As you should be. It's brilliant.

The fire sequence stands as one of my absolute favorite parts of the campaign so far. It was so unexpected and different, and it was a blast to play out. In fact, describing it to some of my friends here at home was what finally convinced them to give D&D a try, as it finally clicked for them how tabletop gaming could actually have more going for it than, say, World of Warcraft.

I still marvel at how much my mouthy lil' gnome was able to get away with. It doesn't last, of course--in the adventure we're currently playing, people finally seem to be getting tired of him and telling him to stuff it, which has been a long time coming--but it took a heckuva lot longer than I ever dreamed it could.
 

If you flip to the back few pages of the Players Guide to Ptolus, you'll see Monte's write-up of friendship bands. So, despite what it looks like, Bufer wasn't pinning Hazel or asking her to the gnomish prom.

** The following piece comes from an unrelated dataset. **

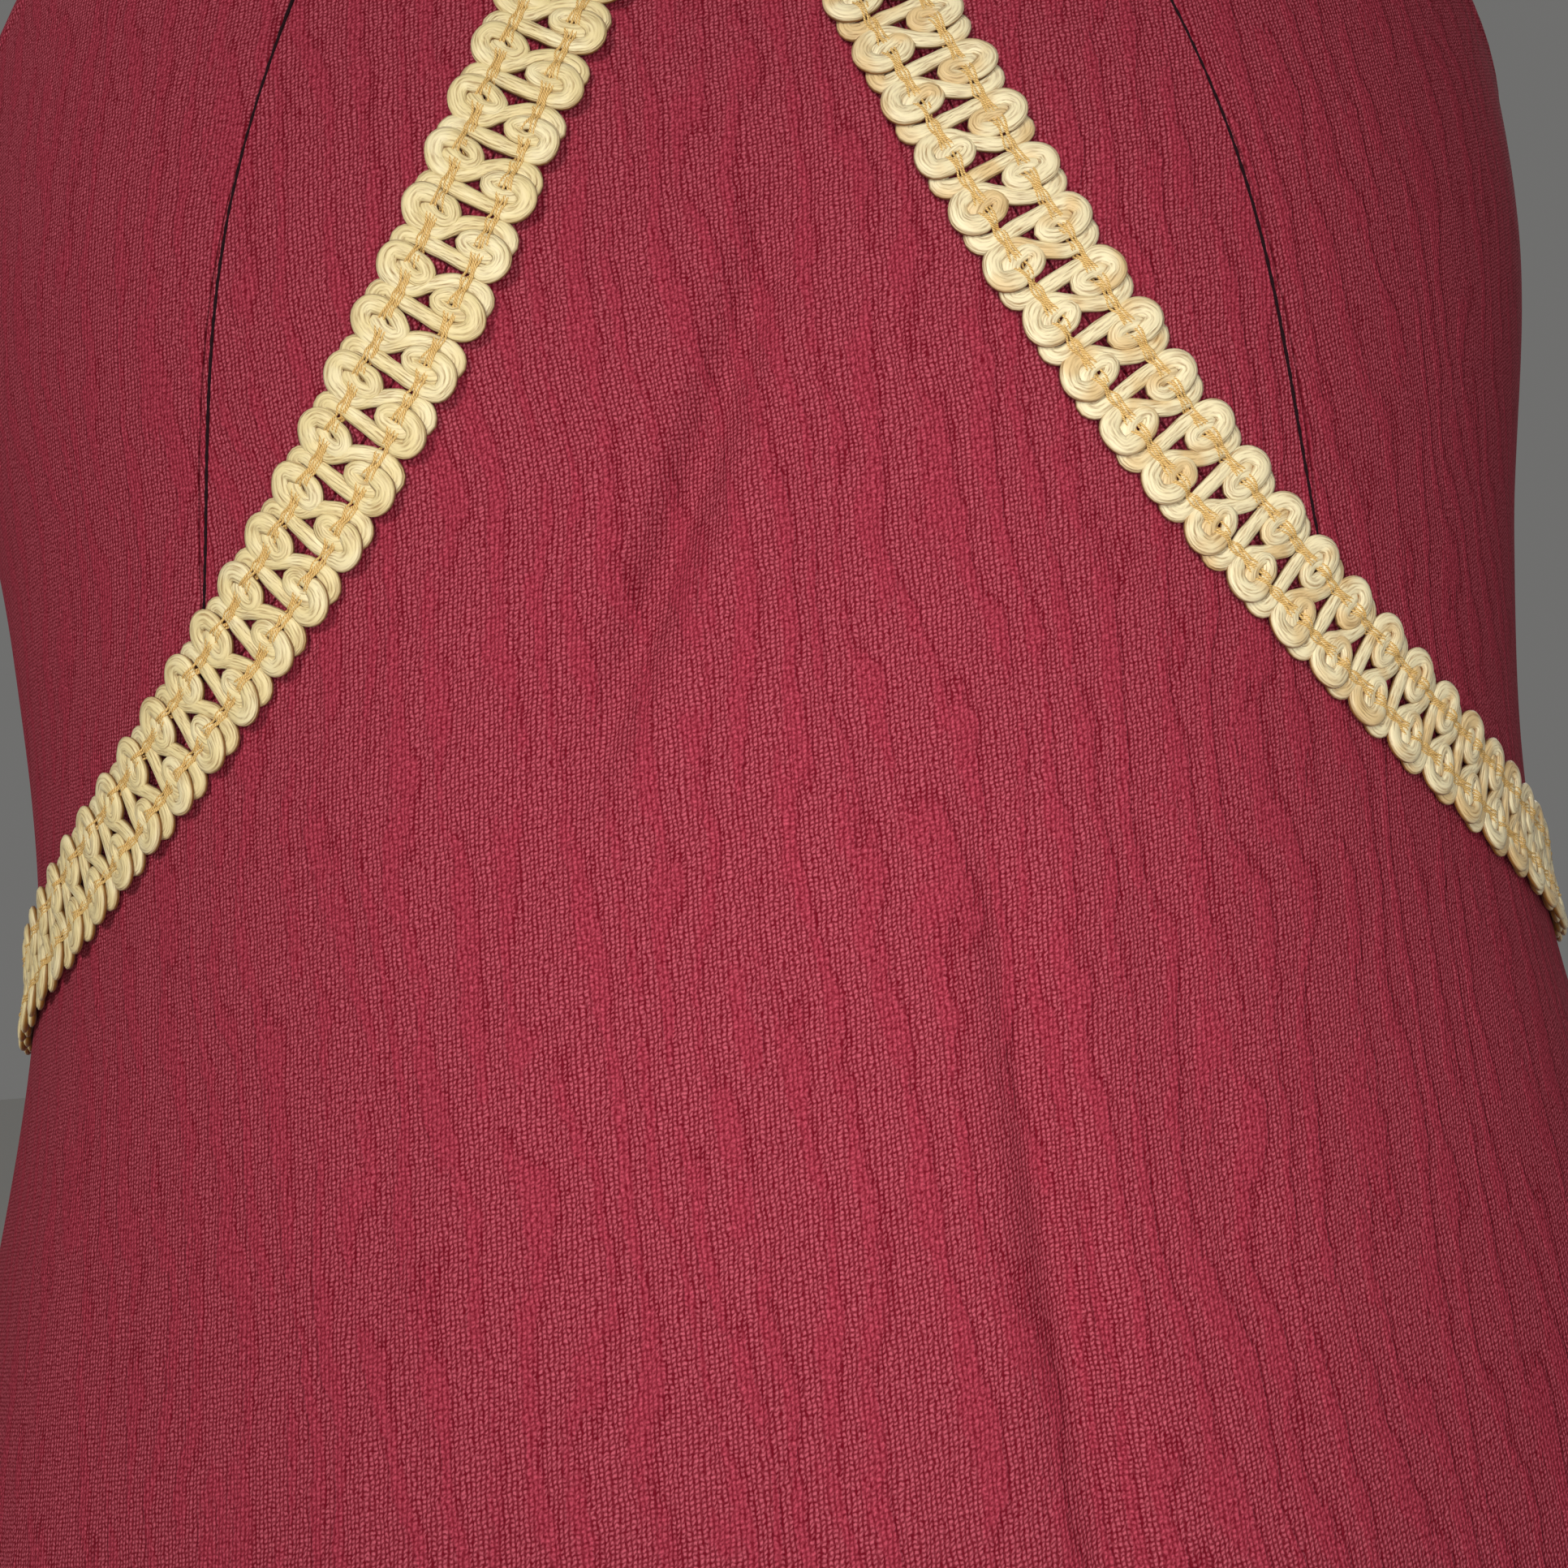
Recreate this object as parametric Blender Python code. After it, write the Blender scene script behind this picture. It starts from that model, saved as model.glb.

Bufer references the lord of Wit's End, his mentor and his father being religious subversives against the Church of Lothian. Gnomes are long-lived, and Tarsis is the heart of the church's power, but it'll be a long time before it occurs to him that Lothianism isn't the enemy today in Midwood as it once was in Tarsis. Despite talking a good game with Emmerson, he's almost as suspicious of the church as Tock is.

This all comes to the fore in the next few adventures, when the bishop begins to call in the debt Emmerson owes him for raising the young paladin from the dead. It's a plot line that's not done yet, with various religious forces pulling at all the clerics in the campaign. This is complicated by the fact that none of the religious folks are evil and, technically, none of them is really in the wrong.